Trucking accounts for four percent of vehicles on U.S. highways but funds nearly half of the Highway Trust Fund, and still truckers are willing to pay “a modest increase” in the price of fuel, said Chris Spear, president and CEO of the ATA.
ATA’s Build America Fund proposal would see the gas tax increase 5 cents a year for four years, from 18.4 cents per gallon to 38.4 cents, raising an estimated $340 billion over the next decade.
Spear called the Build America Fund the “most conservative proposal” to generate real funding. Asset recycling and public-private partnerships—code for tolling from a trucking perspective— constitute “fake funding,” he added.
“Federal inaction has prompted cash-strapped states to adopt regressive revenue schemes that hurt commuters, communities and divert funds to non-infrastructure priorities,” Spear said.
Ian Jefferies, president and CEO of the railroad association, additionally supported indexing the gas tax to inflation when asked by Wicker.
“We wouldn’t be having this discussion right now if it had been done in 93,” Jefferies said.
The federal gas tax was last increased in 1993.
Republican U.S. Sens.
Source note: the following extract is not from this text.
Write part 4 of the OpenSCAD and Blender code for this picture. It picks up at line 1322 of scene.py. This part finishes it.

Cory Gardner of Colorado and Mike Lee of Utah wanted to know what other sources or revenue, aside from increasing the gas tax, could be used to fund highways.
Lee worried increasing the gas tax would have an outsized effect on poor and middle-class Americans, especially those in rural America who can’t afford alternative vehicles and drive further on average.
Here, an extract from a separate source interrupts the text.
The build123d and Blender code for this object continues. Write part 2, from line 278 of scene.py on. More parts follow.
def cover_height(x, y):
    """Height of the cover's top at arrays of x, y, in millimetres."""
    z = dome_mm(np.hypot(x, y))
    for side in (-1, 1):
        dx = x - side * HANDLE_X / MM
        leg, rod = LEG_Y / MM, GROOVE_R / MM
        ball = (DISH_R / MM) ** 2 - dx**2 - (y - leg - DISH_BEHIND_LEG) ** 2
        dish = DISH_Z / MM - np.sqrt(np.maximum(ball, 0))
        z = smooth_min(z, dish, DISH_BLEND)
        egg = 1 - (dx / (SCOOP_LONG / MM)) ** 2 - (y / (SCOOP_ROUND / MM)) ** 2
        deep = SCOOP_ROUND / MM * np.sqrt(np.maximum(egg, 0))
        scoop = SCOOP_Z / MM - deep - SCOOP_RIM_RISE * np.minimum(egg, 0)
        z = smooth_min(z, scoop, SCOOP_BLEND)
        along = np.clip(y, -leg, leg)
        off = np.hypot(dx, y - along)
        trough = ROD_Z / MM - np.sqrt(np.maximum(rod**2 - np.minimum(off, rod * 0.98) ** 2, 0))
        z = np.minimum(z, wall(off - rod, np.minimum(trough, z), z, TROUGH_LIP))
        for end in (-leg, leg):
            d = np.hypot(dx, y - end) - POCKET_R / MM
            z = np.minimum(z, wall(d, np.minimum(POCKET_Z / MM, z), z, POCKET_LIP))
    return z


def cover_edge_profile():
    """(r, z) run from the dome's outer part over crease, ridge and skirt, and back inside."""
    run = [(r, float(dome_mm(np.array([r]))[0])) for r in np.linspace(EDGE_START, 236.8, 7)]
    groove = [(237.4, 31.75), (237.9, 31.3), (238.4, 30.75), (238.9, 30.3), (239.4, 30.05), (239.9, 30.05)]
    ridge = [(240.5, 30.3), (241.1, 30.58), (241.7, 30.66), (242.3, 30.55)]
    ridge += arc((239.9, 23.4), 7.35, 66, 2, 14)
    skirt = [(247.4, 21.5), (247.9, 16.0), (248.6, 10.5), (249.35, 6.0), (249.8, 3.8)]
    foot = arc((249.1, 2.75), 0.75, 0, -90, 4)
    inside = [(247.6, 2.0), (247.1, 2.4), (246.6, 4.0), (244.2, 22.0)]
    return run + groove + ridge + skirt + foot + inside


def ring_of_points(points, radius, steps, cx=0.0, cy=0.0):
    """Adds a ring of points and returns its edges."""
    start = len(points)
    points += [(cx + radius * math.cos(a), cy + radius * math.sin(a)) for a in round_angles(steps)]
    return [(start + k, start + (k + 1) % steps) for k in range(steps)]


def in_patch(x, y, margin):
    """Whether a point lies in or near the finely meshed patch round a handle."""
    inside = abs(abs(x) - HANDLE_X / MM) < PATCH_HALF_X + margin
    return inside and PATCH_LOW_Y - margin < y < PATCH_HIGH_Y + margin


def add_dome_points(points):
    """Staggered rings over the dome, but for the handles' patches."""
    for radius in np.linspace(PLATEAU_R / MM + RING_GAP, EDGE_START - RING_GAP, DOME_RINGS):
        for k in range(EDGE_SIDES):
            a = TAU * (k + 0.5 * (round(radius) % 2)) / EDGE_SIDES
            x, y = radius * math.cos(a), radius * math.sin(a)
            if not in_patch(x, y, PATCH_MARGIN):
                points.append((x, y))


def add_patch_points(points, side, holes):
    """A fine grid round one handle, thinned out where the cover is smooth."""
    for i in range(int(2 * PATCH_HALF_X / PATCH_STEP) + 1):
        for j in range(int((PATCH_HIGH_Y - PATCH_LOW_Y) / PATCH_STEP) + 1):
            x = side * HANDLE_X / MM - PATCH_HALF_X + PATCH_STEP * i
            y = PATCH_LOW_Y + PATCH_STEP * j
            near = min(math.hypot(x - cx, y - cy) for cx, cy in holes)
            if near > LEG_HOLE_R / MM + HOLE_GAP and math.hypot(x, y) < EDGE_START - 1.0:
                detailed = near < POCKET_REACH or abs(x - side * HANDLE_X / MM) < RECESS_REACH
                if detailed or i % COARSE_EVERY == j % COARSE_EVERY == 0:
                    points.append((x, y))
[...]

“We ought to look for ways that don’t involve raising taxes for families,” Lee said, suggesting possibly cutting government spending.
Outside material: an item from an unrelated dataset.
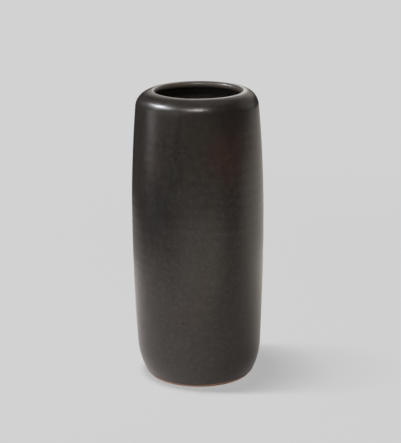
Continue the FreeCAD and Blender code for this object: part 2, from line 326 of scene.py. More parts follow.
# Small pits and blebs that can be seen, as (degrees round from the front, height, width, depth).
SEEN_MARKS = [
    (11.7, 15.5 * MM, 2.2 * MM, -0.34 * MM),
    (-37, 117 * MM, 0.9 * MM, 0.12 * MM),
    (-24, 140 * MM, 1.1 * MM, -0.12 * MM),
    (-5, 171 * MM, 1.2 * MM, 0.08 * MM),
    (-54, 147 * MM, 0.8 * MM, 0.10 * MM),
    (3, 52 * MM, 1.0 * MM, -0.08 * MM),
]
OTHER_MARKS = 46
MARK_LEVELS = (0.08, 0.9)  # shares of the height
MARK_WIDTHS, MARK_DEPTHS = (0.7, 1.2), (0.04, 0.12)  # in millimetres


def scattered_marks():
    """More such marks all round, away from the lip and the foot: about two pits to each bleb."""
    return [
        (
            rng.uniform(-180, 180),
            rng.uniform(*MARK_LEVELS) * HEIGHT,
            rng.uniform(*MARK_WIDTHS) * MM,
            rng.choice([-1, -1, 1]) * rng.uniform(*MARK_DEPTHS) * MM,
        )
        for _ in range(OTHER_MARKS)
    ]


marks = SEEN_MARKS + scattered_marks()
SIDE_SAMPLES = 2000


def side_place(height):
    """The place on the outside of the skin at this height."""
    places = np.linspace(0, AT_CREST, SIDE_SAMPLES)
    points, _ = skin.at(places)
    return float(np.interp(height, points[:, 1], places))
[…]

Spear said a 20-cent gas tax increase would cost the average family an extra $100 a year, when motorists already spend an average of $1,600 a year on vehicle repairs and 155 hours idling in traffic because of the poor quality of U.S. infrastructure.
“There’s your offset,” he said.
The idea of Congress pushing a major infrastructure package has received renewed focus in Washington in the past few weeks, with local and state lawmakers lobbying for funding and both Democrats and Republicans saying they like the idea of working on the issue.
But whether the two parties in Congress, along with President Trump, could actually agree on a framework has been less clear. A key issue would be agreeing how to pay for any plan.
Over the long term, AAPA and AAR back slowly moving to a user-based system, vehicle miles traveled, that accounts for all drivers on highways including owners of hybrid and electric vehicles. Spear said truckers were open to having a dialogue within the next decade about VMT.
The trucking industry estimates between $120 billion and $150 billion is needed for highways in the next decade, while the American Cable Association hasn’t put an exact number on how much money it needs to extend broadband internet service to rural America. But ACA members have already invested about $10 billion deploying broadband in remote areas, said Matthew Polka, president and CEO of the association.
“Those numbers are very important if we’re going to move forward in these particular areas,” said U.S. Sen. Jon Tester, a Montana Democrat.
U.S. Sen. Maria Cantwell of Washington State, the ranking Democrat on the committee, said Congress needs to put forth an infrastructure proposal that focuses on return on investment.
Seattle has the sixth-worst congestion and Washington state six of the 10 worst bottlenecks for trucking in the nation, she added.
“We lose our competitiveness to other nations, who might be able to move those products faster,” Cantwell said.
Reauthorization of expiring infrastructure legislation might be doable this year, Wicker said, noting that the Fixing America’s Surface Transportation Act expires in 2020.
“I have discovered this through testimony, that there’s no magic dust and no alchemy available to us to fund infrastructure,” Wicker said. “Generally the people who build it, at the end of the day, like to be paid.”
Dave Nyczepir is a News Editor at Route Fifty and is based in Washington, D.C.